What Cernan and Armstrong don’t want to see is the demise of NASA and big government funded programs.
Neither do we. In terms of bang for the buck, it is exactly what government should be doing. Pure research. What individuals can’t do for themselves.
But the fact is that, today, rocket science is no longer the exclusive province of rocket scientists.
Musk is the young man who invented Paypal and sold it to eBay. He’s already had plenty of experience dealing with entrenched bureaucracies—like NASA. If you think dealing with NASA might be tough, try dealing with the Bank of America or Wells Fargo after you invent a way to game their systems. And, let me tell you personally, Paypal works.

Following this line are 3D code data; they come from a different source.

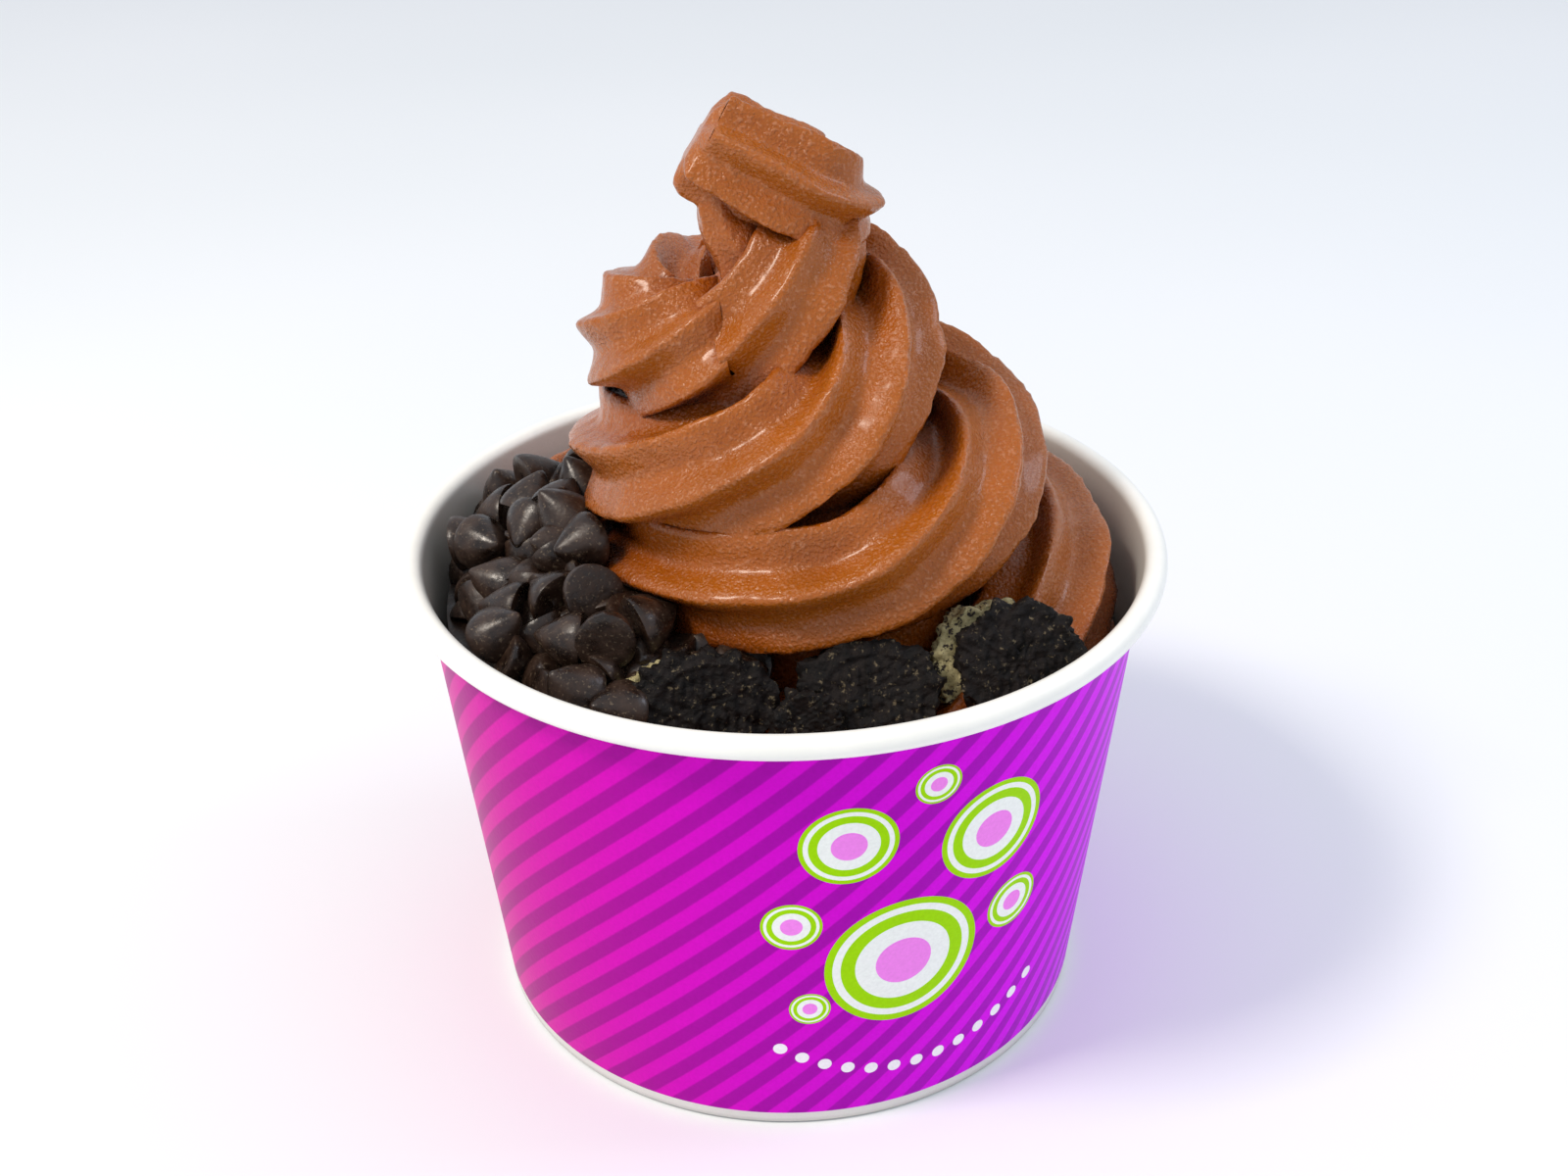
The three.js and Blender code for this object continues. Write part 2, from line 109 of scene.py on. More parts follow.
def mix_colour(tree, factor, a, b, blend="MIX"):
    """Colour a where factor is 0 and b where it is 1. a and b are hex colours or sockets."""
    a = linear(a) if isinstance(a, str) else a
    b = linear(b) if isinstance(b, str) else b
    node = add_node(
        tree, "ShaderNodeMix", {"data_type": "RGBA", "blend_type": blend},
        {"Factor": factor, 6: a, 7: b},
    )
    return node.outputs[2]


def bump(tree, shader, height, depth_mm, strength=1.0):
    node = add_node(
        tree, "ShaderNodeBump", {},
        {"Height": height, "Distance": depth_mm * MM, "Strength": strength},
    )
    tree.links.new(node.outputs["Normal"], shader.inputs["Normal"])


def object_coordinates(tree):
    return add_node(tree, "ShaderNodeTexCoord").outputs["Object"]


def make_mesh(name, points, faces, smooth_angle=50):
    """Object from points in millimetres and a list or array of faces, shaded smooth."""
    mesh = bpy.data.meshes.new(name)
    faces = faces.tolist() if isinstance(faces, np.ndarray) else faces
    mesh.from_pydata((np.asarray(points) * MM).tolist(), [], faces)
    mesh.validate()
    mesh.shade_smooth()
    mesh.set_sharp_from_angle(angle=math.radians(smooth_angle))
    piece = bpy.data.objects.new(name, mesh)
    bpy.context.collection.objects.link(piece)
    return piece


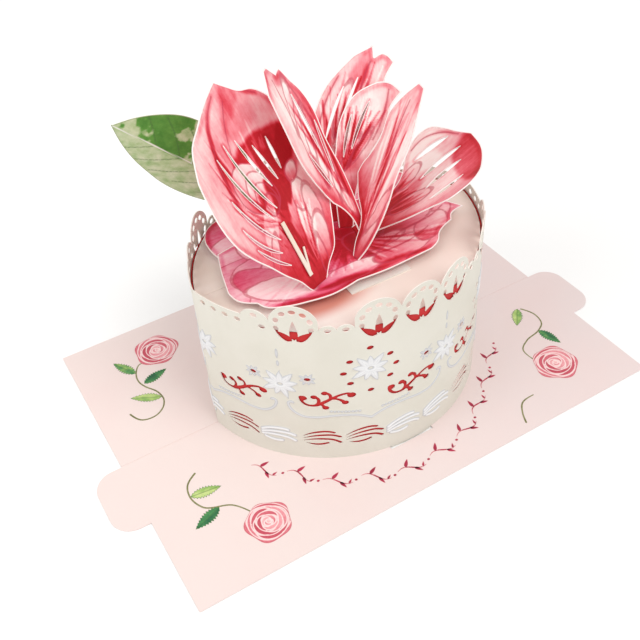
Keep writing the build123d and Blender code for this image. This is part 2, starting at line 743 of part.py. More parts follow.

We use it in our business all the time.
The people who invented the space age, guys like Armstrong and Cernan, ought to know better.
People scoffed at them when they said we could go to the moon. I seem to remember a guy named Armstrong taking a first step on the moon.
Why would you scoff at a young man who merely wants to democratize the experience—just like he did for people who wanted to accept credit cards and move money around more efficiently than a big bank would let you.
The old space guys are saying that Musk doesn’t know what he doesn’t know.
Like they had any idea what they didn’t know in 1969.
I do remember the late Alan Shepard saying, “I wasn’t scared, but I was up there looking around, and suddenly I realized I was sitting on top of a rocket built by the lowest bidder.”
Musk freely admitted that he probably didn’t know what he didn’t know.
That’s not the point and, frankly, neither is safety.
We still need the big government bureaucracy and we also need guys with skin in the game like Musk pushing the ball towards the goal line.
What we don’t need is idiot savants like Barack Obama trying, at the same time, to destroy the space program and then take credit for guys like Musk.